Economists sound alarm as Sudan’s trade deficit hits $6.7 billion
A leading Sudanese economist cites the decline in petroleum production and the loss of traditional markets following the October 2021 military coup d’état, after the Central Bank of Sudan stated in its annual report for 2022 that the trade balance deficit has risen to an unprecedented $6.7 billion in 10 years. According to the annual report, in 2022, the country’s imports rose to $1,194,000,000, while exports amounted to $4,357,418,000.
Economic expert and leading member of the Communist Party of Sudan, Sidgi Kaballo, attributed the large rise in the trade balance deficit following the military coup d’état in October 2021 to “the decline in petroleum production and the loss of traditional markets for the second time after the situation began to improve after the fall of the previous regime [in April 2019]”.
In an interview with Radio Dabanga, Kaballo noted the increase in smuggling, especially of gold, and the decrease in livestock exports, in particular to Saudi Arabia.
He pointed to the impact of the government vacuum for more than a year, the lack of an effective Ministry of Commerce, the weak banking system, the scarcity of foreign currency, and the increase in the import of complementary goods.
‘The ensuing increases in production costs and weakened competitiveness cause more deficit in the trade balance…’ – Sidgi Kaballo
Regarding the impact of the increase in the trade balance deficit, Kaballo said that this leads to a decrease in the value of the Sudanese pound and increased inflation rates and leads to an increase in prices. “The ensuing increases in production costs and weakened competitiveness cause more deficit in the trade balance.”
The economist emphasised the importance to regulate imports by stopping the import of complementary commodities, to produce more than only raw materials, to regulate the gold trade and reform oil and gas production in order to reduce the high number of imports. He also called for attracting investments to explore for gas near Suakin in Red Sea state and the southern part of the Blue Nile region.

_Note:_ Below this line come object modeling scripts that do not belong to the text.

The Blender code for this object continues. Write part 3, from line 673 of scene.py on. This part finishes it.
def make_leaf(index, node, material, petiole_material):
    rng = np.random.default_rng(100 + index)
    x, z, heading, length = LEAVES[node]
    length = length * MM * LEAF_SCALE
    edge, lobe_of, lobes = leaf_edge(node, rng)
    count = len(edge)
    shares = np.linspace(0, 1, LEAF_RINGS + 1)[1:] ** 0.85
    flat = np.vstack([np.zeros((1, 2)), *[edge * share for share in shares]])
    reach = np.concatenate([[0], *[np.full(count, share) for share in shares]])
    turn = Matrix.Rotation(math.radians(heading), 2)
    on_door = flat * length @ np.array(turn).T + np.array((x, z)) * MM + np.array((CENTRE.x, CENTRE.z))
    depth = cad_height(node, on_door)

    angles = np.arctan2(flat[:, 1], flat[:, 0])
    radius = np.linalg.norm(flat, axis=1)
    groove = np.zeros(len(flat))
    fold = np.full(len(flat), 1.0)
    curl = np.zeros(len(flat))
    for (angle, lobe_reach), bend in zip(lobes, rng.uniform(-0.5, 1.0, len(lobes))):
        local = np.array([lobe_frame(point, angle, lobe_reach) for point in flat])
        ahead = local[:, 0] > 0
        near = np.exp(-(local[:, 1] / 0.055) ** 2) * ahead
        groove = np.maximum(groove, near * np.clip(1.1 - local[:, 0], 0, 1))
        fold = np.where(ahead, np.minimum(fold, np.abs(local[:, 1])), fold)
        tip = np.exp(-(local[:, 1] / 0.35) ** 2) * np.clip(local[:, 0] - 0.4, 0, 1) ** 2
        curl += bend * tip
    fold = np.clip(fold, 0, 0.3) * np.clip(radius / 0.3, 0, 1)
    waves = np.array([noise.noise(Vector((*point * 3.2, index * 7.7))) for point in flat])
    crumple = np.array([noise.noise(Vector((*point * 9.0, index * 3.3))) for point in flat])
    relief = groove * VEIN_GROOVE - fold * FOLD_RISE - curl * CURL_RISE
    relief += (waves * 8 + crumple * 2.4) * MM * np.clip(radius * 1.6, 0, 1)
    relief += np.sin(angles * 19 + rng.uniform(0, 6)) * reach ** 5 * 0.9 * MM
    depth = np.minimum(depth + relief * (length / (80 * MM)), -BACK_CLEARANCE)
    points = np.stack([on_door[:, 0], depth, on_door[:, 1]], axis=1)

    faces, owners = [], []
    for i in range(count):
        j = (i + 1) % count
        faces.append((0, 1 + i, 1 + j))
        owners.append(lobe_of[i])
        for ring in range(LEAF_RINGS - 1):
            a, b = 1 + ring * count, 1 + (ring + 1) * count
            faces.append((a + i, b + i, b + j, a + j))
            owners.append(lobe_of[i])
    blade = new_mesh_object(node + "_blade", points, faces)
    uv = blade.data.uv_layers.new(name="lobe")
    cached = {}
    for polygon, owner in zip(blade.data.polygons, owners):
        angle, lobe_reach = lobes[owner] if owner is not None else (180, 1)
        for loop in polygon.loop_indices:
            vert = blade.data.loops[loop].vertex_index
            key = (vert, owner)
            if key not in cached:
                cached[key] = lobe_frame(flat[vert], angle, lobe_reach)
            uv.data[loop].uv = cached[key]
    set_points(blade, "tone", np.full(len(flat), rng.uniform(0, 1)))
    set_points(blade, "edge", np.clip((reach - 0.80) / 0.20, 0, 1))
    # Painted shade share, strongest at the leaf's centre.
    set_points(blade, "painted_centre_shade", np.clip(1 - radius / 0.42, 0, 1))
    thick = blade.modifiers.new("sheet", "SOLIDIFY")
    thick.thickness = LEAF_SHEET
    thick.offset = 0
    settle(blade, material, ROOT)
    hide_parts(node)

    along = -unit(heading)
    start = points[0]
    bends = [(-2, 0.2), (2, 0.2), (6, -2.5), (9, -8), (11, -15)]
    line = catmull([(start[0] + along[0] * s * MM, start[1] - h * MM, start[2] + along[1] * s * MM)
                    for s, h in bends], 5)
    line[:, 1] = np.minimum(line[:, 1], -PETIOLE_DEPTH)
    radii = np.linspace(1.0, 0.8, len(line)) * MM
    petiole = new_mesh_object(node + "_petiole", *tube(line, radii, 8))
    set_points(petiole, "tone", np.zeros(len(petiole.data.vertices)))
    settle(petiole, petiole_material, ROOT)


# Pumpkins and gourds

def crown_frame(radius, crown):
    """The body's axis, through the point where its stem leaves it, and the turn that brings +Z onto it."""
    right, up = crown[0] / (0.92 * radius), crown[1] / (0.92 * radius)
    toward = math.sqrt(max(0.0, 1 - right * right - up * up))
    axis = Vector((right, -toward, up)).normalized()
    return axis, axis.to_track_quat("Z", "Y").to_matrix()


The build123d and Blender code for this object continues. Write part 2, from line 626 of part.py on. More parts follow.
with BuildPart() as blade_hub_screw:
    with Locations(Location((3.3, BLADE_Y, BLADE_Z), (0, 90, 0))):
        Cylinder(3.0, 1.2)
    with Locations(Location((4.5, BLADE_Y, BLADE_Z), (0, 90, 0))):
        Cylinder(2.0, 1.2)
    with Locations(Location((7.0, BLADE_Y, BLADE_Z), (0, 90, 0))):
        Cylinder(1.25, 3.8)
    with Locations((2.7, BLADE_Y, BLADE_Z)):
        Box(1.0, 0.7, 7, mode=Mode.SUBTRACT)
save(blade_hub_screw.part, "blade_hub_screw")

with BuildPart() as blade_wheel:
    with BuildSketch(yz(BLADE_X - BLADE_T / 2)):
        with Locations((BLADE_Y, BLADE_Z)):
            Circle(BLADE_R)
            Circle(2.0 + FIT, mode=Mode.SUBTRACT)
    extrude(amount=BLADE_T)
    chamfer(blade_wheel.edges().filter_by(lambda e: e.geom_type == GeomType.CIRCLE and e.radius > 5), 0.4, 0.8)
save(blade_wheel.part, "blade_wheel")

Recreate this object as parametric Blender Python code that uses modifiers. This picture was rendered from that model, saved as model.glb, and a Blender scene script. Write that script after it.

He strongly criticised the increase in customs tariffs of more than 100 commodities fuel and cooking gas announced by the Ministry of Finance earlier this week. “This will lead to an increase in production and transportation costs all over the country and will severely affect the already dire living conditions of the people, who were recently plagued again by raised power and water tariffs“.
Kaballo further lamented that the decision of the Finance Ministry of Finance “is not based on any economic policy aimed at encouraging local industry nor is it accompanied by any measures to encourage local production”.
Economist Osman Kheiry explained to Radio Dabanga that the reasons for the deficit in the trade balance are that the government allows the import of goods in order to benefit from the imposed customs and taxes, while exports are declining due to raised levies.
“The Sudanese economy is suffering from exhausting pressure, high production costs, and the increase in levies at all levels of government, which in the end leads to obstruction of the export chain,” he said, pointing to “the complete paralysis in the industrial sector, due to high levies and taxes, high import costs, and the weakness of the agricultural sector due to high input costs”.
The economist expects “the trade balance deficit to continue to increase and to generate an explosive inflation unless the state pays attention to attracting investments and partnerships”.
Kheiry warned of the entry of a ‘mafia’ in the field of exports made up of corrupt military and civilian officials involved in smuggling and organised crime.